--- REQUIREMENT ---
Write out again, unaltered, the lines from the start through the line containing "SHEET_THICKNESS = 0.40 * MM".

--- DATA BLOCK ---
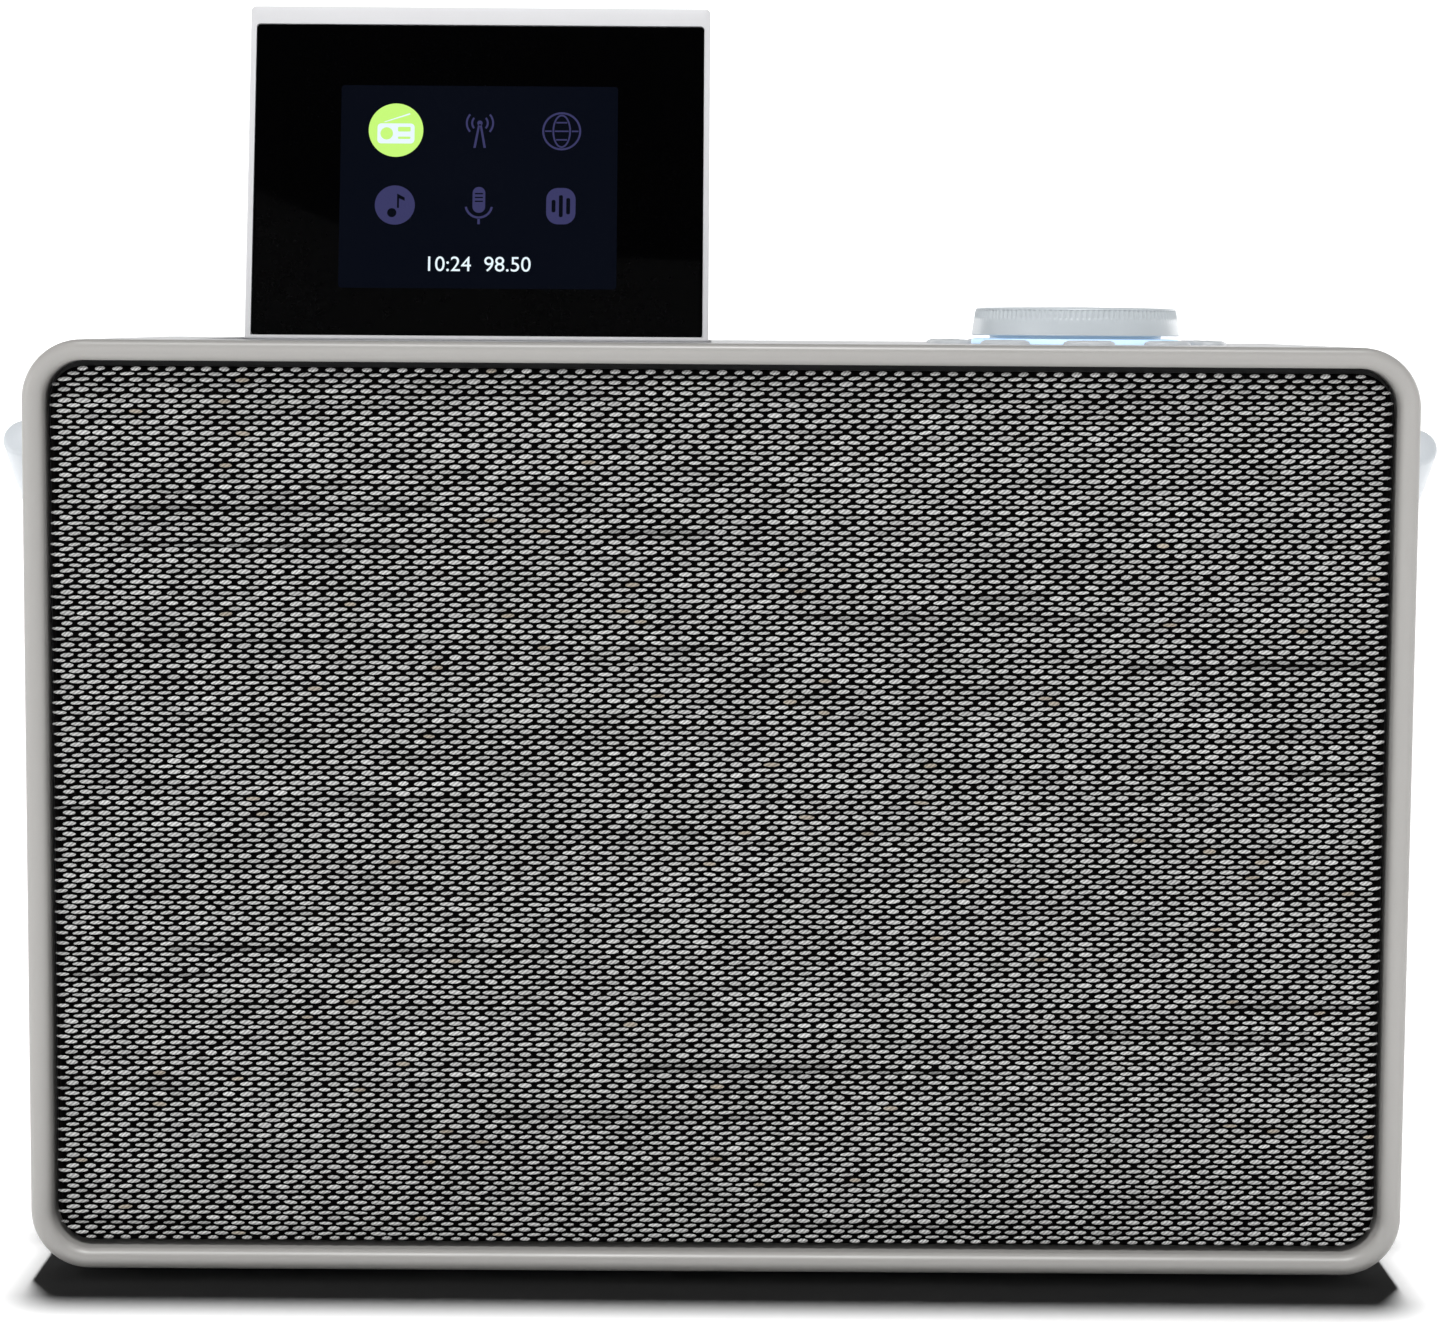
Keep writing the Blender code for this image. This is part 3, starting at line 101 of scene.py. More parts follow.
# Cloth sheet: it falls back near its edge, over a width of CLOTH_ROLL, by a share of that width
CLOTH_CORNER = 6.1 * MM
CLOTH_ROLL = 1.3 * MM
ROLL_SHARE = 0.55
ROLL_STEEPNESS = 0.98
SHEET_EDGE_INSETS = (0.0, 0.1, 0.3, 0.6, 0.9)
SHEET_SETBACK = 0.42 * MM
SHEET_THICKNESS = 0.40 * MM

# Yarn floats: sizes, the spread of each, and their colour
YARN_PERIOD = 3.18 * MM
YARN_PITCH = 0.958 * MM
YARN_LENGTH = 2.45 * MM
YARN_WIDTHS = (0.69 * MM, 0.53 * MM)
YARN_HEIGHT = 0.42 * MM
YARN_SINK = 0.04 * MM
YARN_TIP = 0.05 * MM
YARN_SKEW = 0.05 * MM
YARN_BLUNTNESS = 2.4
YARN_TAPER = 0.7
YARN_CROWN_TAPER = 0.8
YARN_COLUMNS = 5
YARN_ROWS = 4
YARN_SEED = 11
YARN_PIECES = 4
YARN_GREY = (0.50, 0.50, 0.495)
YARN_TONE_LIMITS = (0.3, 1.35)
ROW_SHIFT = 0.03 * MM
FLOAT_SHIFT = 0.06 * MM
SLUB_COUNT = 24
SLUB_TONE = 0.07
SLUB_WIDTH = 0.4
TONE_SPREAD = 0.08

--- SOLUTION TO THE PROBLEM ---
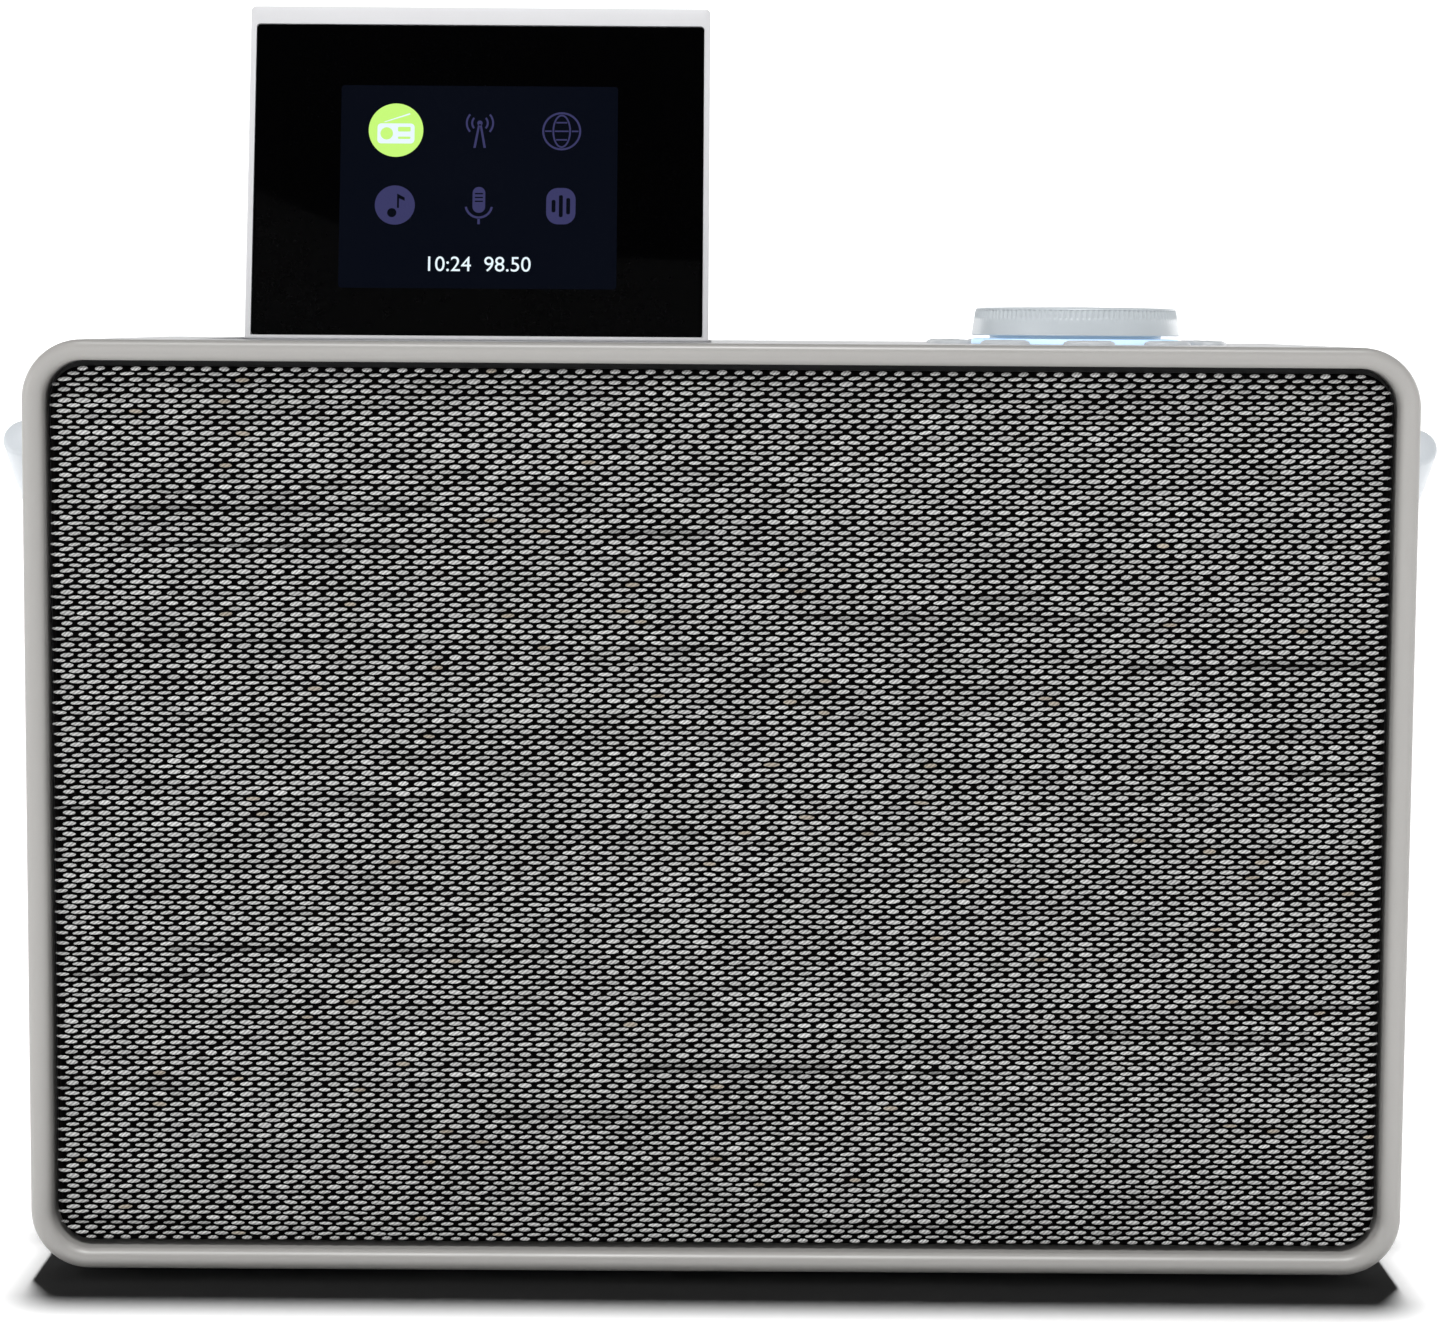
Keep writing the Blender code for this image. This is part 3, starting at line 101 of scene.py. More parts follow.
# Cloth sheet: it falls back near its edge, over a width of CLOTH_ROLL, by a share of that width
CLOTH_CORNER = 6.1 * MM
CLOTH_ROLL = 1.3 * MM
ROLL_SHARE = 0.55
ROLL_STEEPNESS = 0.98
SHEET_EDGE_INSETS = (0.0, 0.1, 0.3, 0.6, 0.9)
SHEET_SETBACK = 0.42 * MM
SHEET_THICKNESS = 0.40 * MM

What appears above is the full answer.